Again there is little material older than the late 20th century, but there is a surprisingly broad range of content: fairy tales, picture books, classics, fiction, non-fiction, lots of natural history, how-to, crafts, science projects (especially screwy science projects), series paperbacks, superhero comic book and media spin offs, and increasingly tech oriented books for the very young (It’s no longer about Baby Einstein and teaching your two year old to read; now they need to know how to code, or do sign language when they are pre-verbal). There is also a steady stream of books on pregnancy, parenting, baby names, home-schooling and related instructional materials.

 

The young adult section seems to have expanded since I last looked at this genre. All those kids who bought American editions of Harry Potter are now adults, but I suspect it is their parents who have overwhelmingly decided on their behalf that they don’t need these books any more. It is not uncommon to get four or five Potter titles at a time, all in dust jackets.

 

(Just a reminder, there are seven Harry Potter books. The first UK edition came out in 1997, followed in 1998 by the first American edition. Author JK Rowling kept popping out new installments at regular intervals until 2007. There are said to be more than 500 million copies of the series in existence and each volume seems to have been translated into every known language and endlessly adapted to film.)

 

For obvious reasons we see lots and lots of copies. Most of the hardbacks come in in pretty good condition. The paperbacks on the other hand have been ridden hard and put away wet. You can tell that somebody out there really got into the story and covered the pages with nice grubby fingerprints, turned down page corners to mark their place, and a cracked spine for good measure. When it comes to paperback Potter, the kids didn’t read these books, they practically ate them.

 

Chirstianity, God, Jesus and all their derivatives: This is by far the largest category of discards. It outnumbers every other category of donation by a factor of easily three or four to one.

 

I am overwhelmed by how many different kinds of Christian religious books there are and how they come in. Some are an odd volume here and there tucked in a bag or box among other subjects like fishing, and household hints, or visiting the Grand Canyon.
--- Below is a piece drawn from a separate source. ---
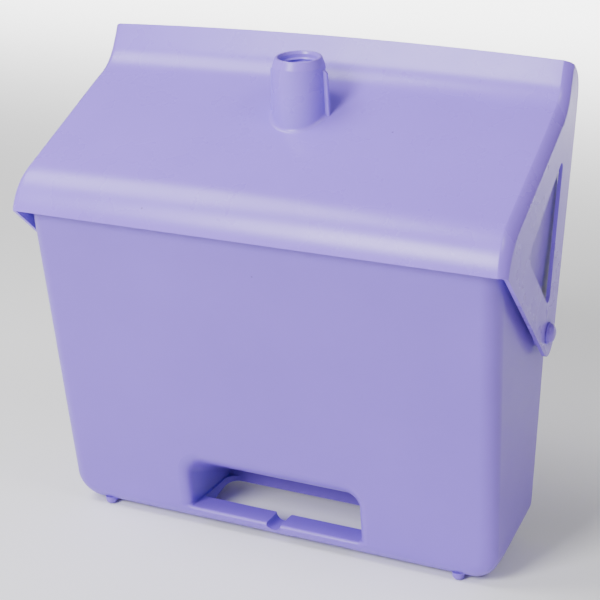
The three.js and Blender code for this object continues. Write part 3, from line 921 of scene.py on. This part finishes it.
def area_light(name, place, aim, size, power, spread=180):
    data = bpy.data.lights.new(name, "AREA")
    data.shape = "RECTANGLE"
    data.size, data.size_y = size
    data.energy = power
    data.spread = math.radians(spread)
    light = bpy.data.objects.new(name, data)
    light.location = place
    light.rotation_euler = (Vector(aim) - Vector(place)).to_track_quat("-Z", "Y").to_euler()
    bpy.context.scene.collection.objects.link(light)


def make_studio():
    mesh = bpy.data.meshes.new("floor")
    corners = [(a * FLOOR_HALF, b * FLOOR_HALF, 0) for a, b in ((-1, -1), (1, -1), (1, 1), (-1, 1))]
    mesh.from_pydata(corners, [], [(0, 1, 2, 3)])
    floor = bpy.data.objects.new("floor", mesh)
    bpy.context.scene.collection.objects.link(floor)
    material = bpy.data.materials.new("floor")
    material.use_nodes = True
    shader = material.node_tree.nodes["Principled BSDF"]
    shader.inputs["Base Color"].default_value = (0.95, 0.95, 0.95, 1)
    shader.inputs["Roughness"].default_value = 0.9
    floor.data.materials.append(material)
    world = bpy.data.worlds.new("studio")
    world.use_nodes = True
    world.node_tree.nodes["Background"].inputs["Color"].default_value = (1, 1, 1, 1)
    world.node_tree.nodes["Background"].inputs["Strength"].default_value = WORLD
    bpy.context.scene.world = world
    area_light("key", (-0.7, -2.1, 1.5), (0, 0, 0.2), (0.9, 0.9), KEY)
    area_light("top", (-1.0, -0.5, 1.9), (0, 0, 0.2), (0.9, 0.9), TOP)
    area_light("fill", (1.5, -0.5, 2.0), (0, 0, 0.3), (0.5, 0.5), FILL)
    area_light("back", (0, 3.4, 2.6), (0, 3.401, 0), (5, 3.6), BACK, 50)


make_camera()
make_studio()
pan_plastic = plastic("pan_plastic", "pan_plastic", 0.32, 0.9)
hood_plastic = plastic("hood_plastic", "hood_plastic", 0.27, 1.06)
pin_plastic = plastic("pin_plastic", "pin_plastic", 0.28, 1.0)
dress(make_hood(), "hood", "hood_plastic", hood_plastic, "hood")
dress(make_pan(), "pan", "pan_plastic", pan_plastic, "pan")
for label, sign in (("right", 1), ("left", -1)):
    dress(make_pin(f"pin_{label}", sign), "pan", "pin_plastic", pin_plastic, f"pivot_pin_{label}")
    dress(make_cap(f"cap_{label}", sign), "pan", "pin_plastic", pin_plastic, f"pin_cap_{label}")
But more often they come in by the carton, all flavors of Christianity, and nothing but. Who buys and reads these books? Well I’m clueless, but I can tell you we have them in boxes stacked to the ceiling.

 

I am not on site when the donations are accepted, so I can not tell if they are from churches weeding out their libraries, or from individuals who are heavily invested in their personal religious experience, but I have a strong hunch that at least some of them have been cleared out to make room for even more (but newer and different) books with a Christian orientation.

 

This suspicion is backed up by a post I recently saw from Lawrence Hammar on Facebook. (See photo) It showed an advertisement aimed at would-be authors of Christian spiritual advice and boasts that for one low fee of $499 (Was $899!!) you too can produce your own volume in 60 days in both print and digital formats. I also suspect that there are many readers of Christian material who privately believe they have a spiritual bestseller waiting to be born if only they knew how to get it down on paper.

 

On any given day in the warehouse I will see multiple Bibles (mostly New Testament) and collections of Psalms, also scriptural interpretation, hymnals, and many conventional (Catholic, Baptist, Methodist, LDS, Lutheran, Jehovah Witness) meditations, study guides, pastoral counseling, Bible stories for the young, advice to and from the clergy, also religious art and its significance, concordances, and a very few genuinely scholarly works. There are also a significant number of Christian themed books in languages other than English, including German and Japanese.

 

To my surprise there is not a hard line between Christian and New Age titles; so there are also books where Jesus receives messages from the void at higher frequencies, and other unlikely combos such as the Book of Revelations populated with zombies. I don’t know who writes, reads or believes these books, but I can testify there are many. We have neatly boxed them up. Will they ever see daylight again? That’s not my department.

 

So, to return to the question: “Are we defined by what we throw away?”

 

I am clearly on the fence.

 

When someone donates a box full of Bibles I somehow doubt they have renounced their faith. But then, who knows? Is the motivation to empty your house of the Holy Word? Or is it to have cleaner, newer, nicer Bibles? Or perhaps these days you are reading all your Scripture online and discarding the ones you have because they are big, old fashioned, low tech, take up space, gather dust and attract bugs.

 

But this I can say for certain, religious or secular, fiction or nonfiction, hardcover or paperback, there are very few treasures in what is given away. The intellectual level of most of what passes through our hands confirms that the dumbing down of what the average person reads is real, especially in the humanities. Though there is still a wide assortment of broad general interest coming in and going out, as far as good stuff, either intellectual or monetary, it’s pretty thin soup.